- _INSTRUCTIONS FOR THE TASK_
Extract all of the entries and give them again, word for word.

- _GIVEN RECORDS_
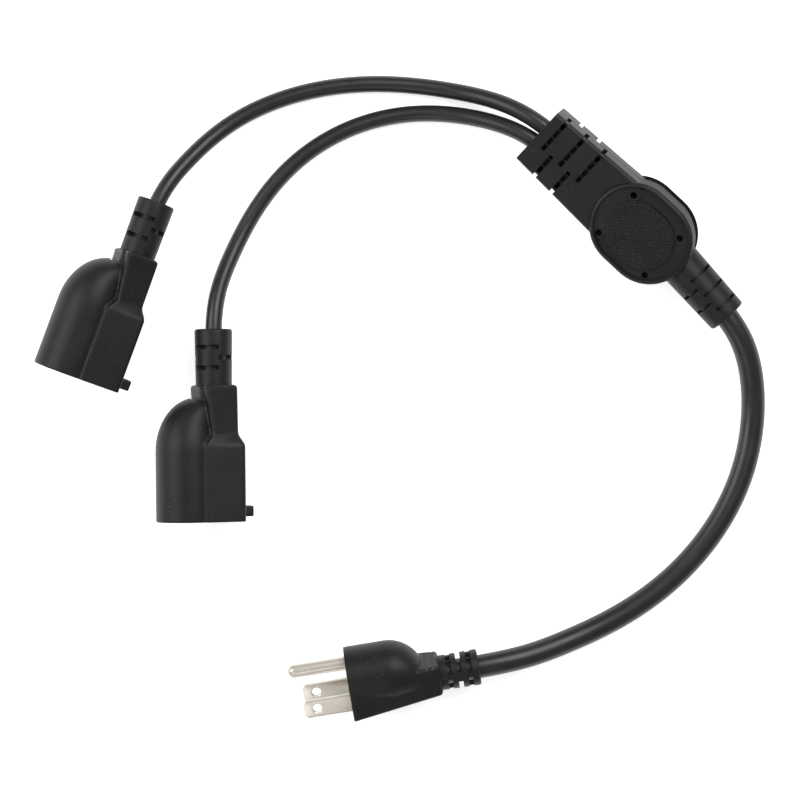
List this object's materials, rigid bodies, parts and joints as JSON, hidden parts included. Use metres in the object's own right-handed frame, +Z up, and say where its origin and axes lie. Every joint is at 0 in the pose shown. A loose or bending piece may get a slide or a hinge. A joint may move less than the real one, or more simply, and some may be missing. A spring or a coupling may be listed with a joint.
{
  "type": "power cord splitter",
  "caption": "Y-shaped power cord: a grounded plug feeds a moulded junction, from which thinner cords run to grounded cord connectors.",
  "frame": {"origin": "on the table, under the middle of the junction moulding", "axes": "+Z up from the table; seen from above the plug lies towards -Y and the connectors towards -X"},
  "size_m": [0.251, 0.2219, 0.027],
  "materials": {
    "cord_pvc": "moulded flexible PVC, matt with a fine grain",
    "cord_jacket": "extruded PVC jacket, satin",
    "inner_plastic": "moulded, satin",
    "nickel": "nickel plated, satin",
    "brass": "stamped, bright",
    "black_lead": "insulated lead",
    "white_lead": "insulated lead",
    "green_lead": "insulated lead"
  },
  "bodies": {
    "root": {"plug_shell": "cord_pvc", "plug_bridge": "inner_plastic", "plug_neutral_blade": "nickel", "plug_hot_blade": "nickel", "plug_ground_pin": "nickel", "plug_hot_lead": "black_lead", "plug_neutral_lead": "white_lead", "plug_ground_lead": "green_lead", "lower_shell": "cord_pvc", "lower_insert": "inner_plastic", "lower_hot_contact": "brass", "lower_hot_lead": "black_lead", "lower_neutral_contact": "brass", "lower_neutral_lead": "white_lead", "lower_ground_contact": "brass", "lower_ground_lead": "green_lead", "upper_shell": "cord_pvc", "upper_insert": "inner_plastic", "upper_hot_contact": "brass", "upper_hot_lead": "black_lead", "upper_neutral_contact": "brass", "upper_neutral_lead": "white_lead", "upper_ground_contact": "brass", "upper_ground_lead": "green_lead", "junction_shell": "cord_pvc", "junction_bridge": "inner_plastic", "junction_hot_ferrule": "brass", "junction_inner_hot_lead": "black_lead", "junction_outer_hot_lead": "black_lead", "junction_input_hot_lead": "black_lead", "junction_neutral_ferrule": "brass", "junction_inner_neutral_lead": "white_lead", "junction_outer_neutral_lead": "white_lead", "junction_input_neutral_lead": "white_lead", "junction_ground_ferrule": "brass", "junction_inner_ground_lead": "green_lead", "junction_outer_ground_lead": "green_lead", "junction_input_ground_lead": "green_lead", "input_cord": "cord_jacket", "outer_cord": "cord_jacket", "inner_cord": "cord_jacket"}
  },
  "joints": []
}
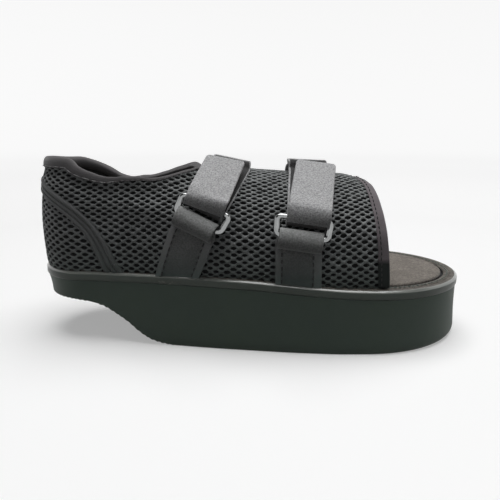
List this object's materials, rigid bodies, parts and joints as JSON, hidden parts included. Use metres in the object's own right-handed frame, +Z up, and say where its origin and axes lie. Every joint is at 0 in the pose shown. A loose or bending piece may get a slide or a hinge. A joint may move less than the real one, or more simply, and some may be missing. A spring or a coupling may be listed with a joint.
{
  "type": "post operative shoe",
  "caption": "Open toe post operative shoe with a thick wedge sole cut away below the heel, a mesh wrap upper and straps through rings.",
  "frame": {"origin": "on the floor face of the sole at the middle of its length and width", "axes": "+X to the toe, +Z up, the rings on the -Y side"},
  "size_m": [0.2911, 0.1115, 0.1239],
  "materials": {
    "wedge_foam": "matte foam skin",
    "layer_foam": "matte foam skin",
    "footbed": "brushed, suede like",
    "mesh": "open spacer mesh",
    "binding": "woven tape",
    "tape": "ridged tape",
    "webbing": "looped pile webbing",
    "ring_metal": "gloss black"
  },
  "bodies": {
    "root": {"outsole": "wedge_foam", "sole_layer": "layer_foam", "insole": "footbed", "upper": "mesh", "collar_binding": "binding", "toe_binding_near": "binding", "toe_binding_far": "binding", "counter_tape": "tape", "rear_ring": "ring_metal", "rear_tab": "webbing", "rear_strap": "webbing", "front_ring": "ring_metal", "front_tab": "webbing", "front_strap": "webbing"}
  },
  "joints": []
}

- _ANSWER TO THE TASK_
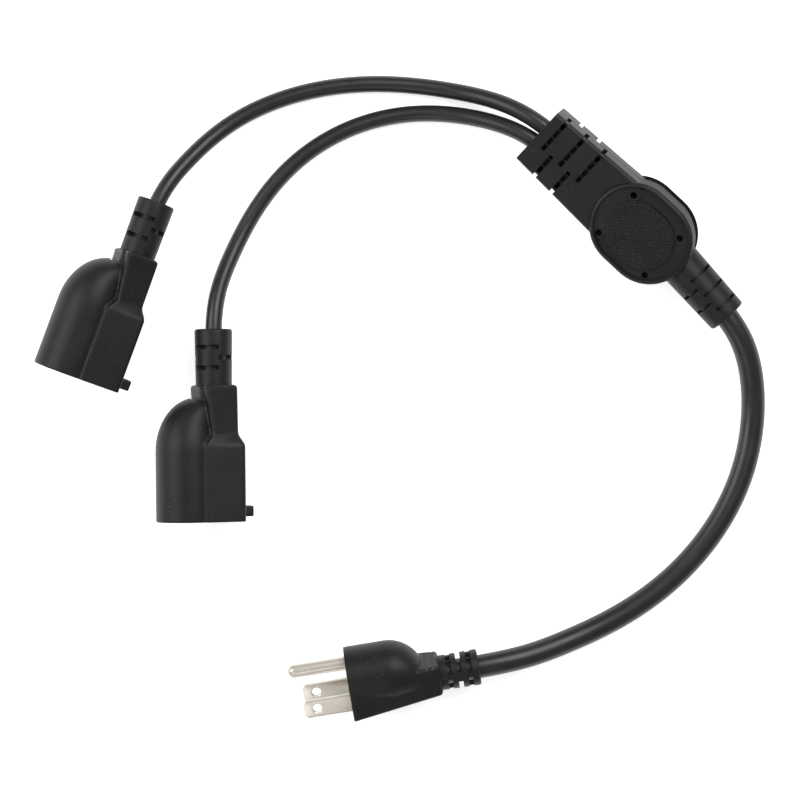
List this object's materials, rigid bodies, parts and joints as JSON, hidden parts included. Use metres in the object's own right-handed frame, +Z up, and say where its origin and axes lie. Every joint is at 0 in the pose shown. A loose or bending piece may get a slide or a hinge. A joint may move less than the real one, or more simply, and some may be missing. A spring or a coupling may be listed with a joint.
{
  "type": "power cord splitter",
  "caption": "Y-shaped power cord: a grounded plug feeds a moulded junction, from which thinner cords run to grounded cord connectors.",
  "frame": {"origin": "on the table, under the middle of the junction moulding", "axes": "+Z up from the table; seen from above the plug lies towards -Y and the connectors towards -X"},
  "size_m": [0.251, 0.2219, 0.027],
  "materials": {
    "cord_pvc": "moulded flexible PVC, matt with a fine grain",
    "cord_jacket": "extruded PVC jacket, satin",
    "inner_plastic": "moulded, satin",
    "nickel": "nickel plated, satin",
    "brass": "stamped, bright",
    "black_lead": "insulated lead",
    "white_lead": "insulated lead",
    "green_lead": "insulated lead"
  },
  "bodies": {
    "root": {"plug_shell": "cord_pvc", "plug_bridge": "inner_plastic", "plug_neutral_blade": "nickel", "plug_hot_blade": "nickel", "plug_ground_pin": "nickel", "plug_hot_lead": "black_lead", "plug_neutral_lead": "white_lead", "plug_ground_lead": "green_lead", "lower_shell": "cord_pvc", "lower_insert": "inner_plastic", "lower_hot_contact": "brass", "lower_hot_lead": "black_lead", "lower_neutral_contact": "brass", "lower_neutral_lead": "white_lead", "lower_ground_contact": "brass", "lower_ground_lead": "green_lead", "upper_shell": "cord_pvc", "upper_insert": "inner_plastic", "upper_hot_contact": "brass", "upper_hot_lead": "black_lead", "upper_neutral_contact": "brass", "upper_neutral_lead": "white_lead", "upper_ground_contact": "brass", "upper_ground_lead": "green_lead", "junction_shell": "cord_pvc", "junction_bridge": "inner_plastic", "junction_hot_ferrule": "brass", "junction_inner_hot_lead": "black_lead", "junction_outer_hot_lead": "black_lead", "junction_input_hot_lead": "black_lead", "junction_neutral_ferrule": "brass", "junction_inner_neutral_lead": "white_lead", "junction_outer_neutral_lead": "white_lead", "junction_input_neutral_lead": "white_lead", "junction_ground_ferrule": "brass", "junction_inner_ground_lead": "green_lead", "junction_outer_ground_lead": "green_lead", "junction_input_ground_lead": "green_lead", "input_cord": "cord_jacket", "outer_cord": "cord_jacket", "inner_cord": "cord_jacket"}
  },
  "joints": []
}
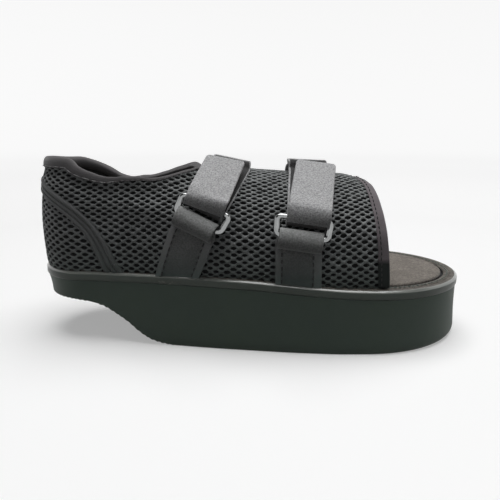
List this object's materials, rigid bodies, parts and joints as JSON, hidden parts included. Use metres in the object's own right-handed frame, +Z up, and say where its origin and axes lie. Every joint is at 0 in the pose shown. A loose or bending piece may get a slide or a hinge. A joint may move less than the real one, or more simply, and some may be missing. A spring or a coupling may be listed with a joint.
{
  "type": "post operative shoe",
  "caption": "Open toe post operative shoe with a thick wedge sole cut away below the heel, a mesh wrap upper and straps through rings.",
  "frame": {"origin": "on the floor face of the sole at the middle of its length and width", "axes": "+X to the toe, +Z up, the rings on the -Y side"},
  "size_m": [0.2911, 0.1115, 0.1239],
  "materials": {
    "wedge_foam": "matte foam skin",
    "layer_foam": "matte foam skin",
    "footbed": "brushed, suede like",
    "mesh": "open spacer mesh",
    "binding": "woven tape",
    "tape": "ridged tape",
    "webbing": "looped pile webbing",
    "ring_metal": "gloss black"
  },
  "bodies": {
    "root": {"outsole": "wedge_foam", "sole_layer": "layer_foam", "insole": "footbed", "upper": "mesh", "collar_binding": "binding", "toe_binding_near": "binding", "toe_binding_far": "binding", "counter_tape": "tape", "rear_ring": "ring_metal", "rear_tab": "webbing", "rear_strap": "webbing", "front_ring": "ring_metal", "front_tab": "webbing", "front_strap": "webbing"}
  },
  "joints": []
}